The "Byzantine" emperors from Heraclius in 629 and onwards adopted the monarchic title of basileus (βασιλεύς), which became a title reserved solely for the Roman emperor and the ruler of the Sasanian Empire. Other rulers were then referred to as rēgas.In addition to their pontifical office, some emperors were given divine status after death. With the eventual hegemony of Christianity, the emperor came to be seen as God's chosen ruler, as well as a special protector and leader of the Christian Church on Earth, although in practice an emperor's authority on Church matters was subject to challenge.

Due to the cultural rupture of the Turkish conquest, most western historians treat Constantine XI as the last meaningful claimant to the title Roman emperor. From 1453, one of the titles used by the Ottoman Sultans was "Caesar of Rome" (Turkish: Kayser-i Rum), part of their titles until the Ottoman Empire ended in 1922. A Byzantine group of claimant Roman emperors existed in the Empire of Trebizond until its conquest by the Ottomans in 1461, though they had used a modified title since 1282.

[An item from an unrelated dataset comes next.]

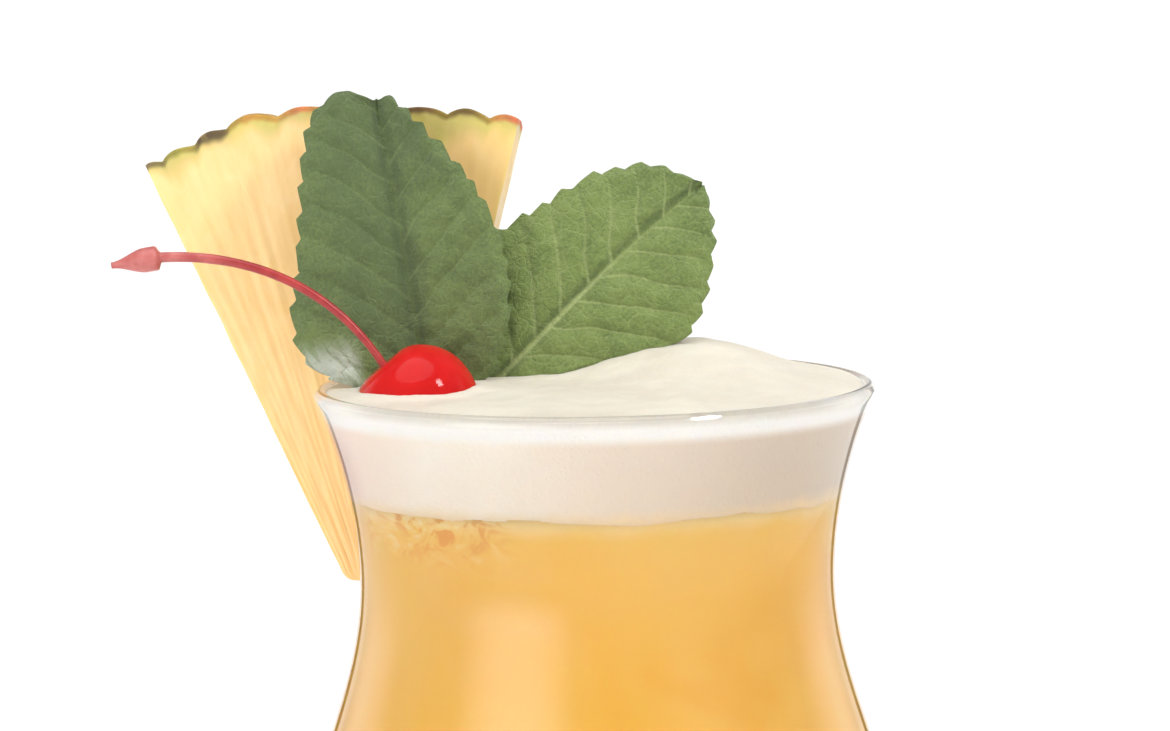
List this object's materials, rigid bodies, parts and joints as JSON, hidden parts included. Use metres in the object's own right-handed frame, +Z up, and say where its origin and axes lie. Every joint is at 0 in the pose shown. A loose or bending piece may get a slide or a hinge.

Eastern emperors in Constantinople had been recognized and accepted as Roman emperors both in the East, which they ruled, and by the papacy and Germanic kingdoms of the West until the deposition of Constantine VI and accession of Irene of Athens as Empress regnant in 797. Objecting to a woman ruling the Roman Empire in her own right and issues with the eastern clergy, the Papacy would then create a rival lineage of Roman emperors in western Europe, the Holy Roman Emperors, which ruled the Holy Roman Empire for most of the period between 800 and 1806. These emperors were never recognized as Roman emperors by the court in Constantinople and their coronations resulted in the medieval problem of two emperors.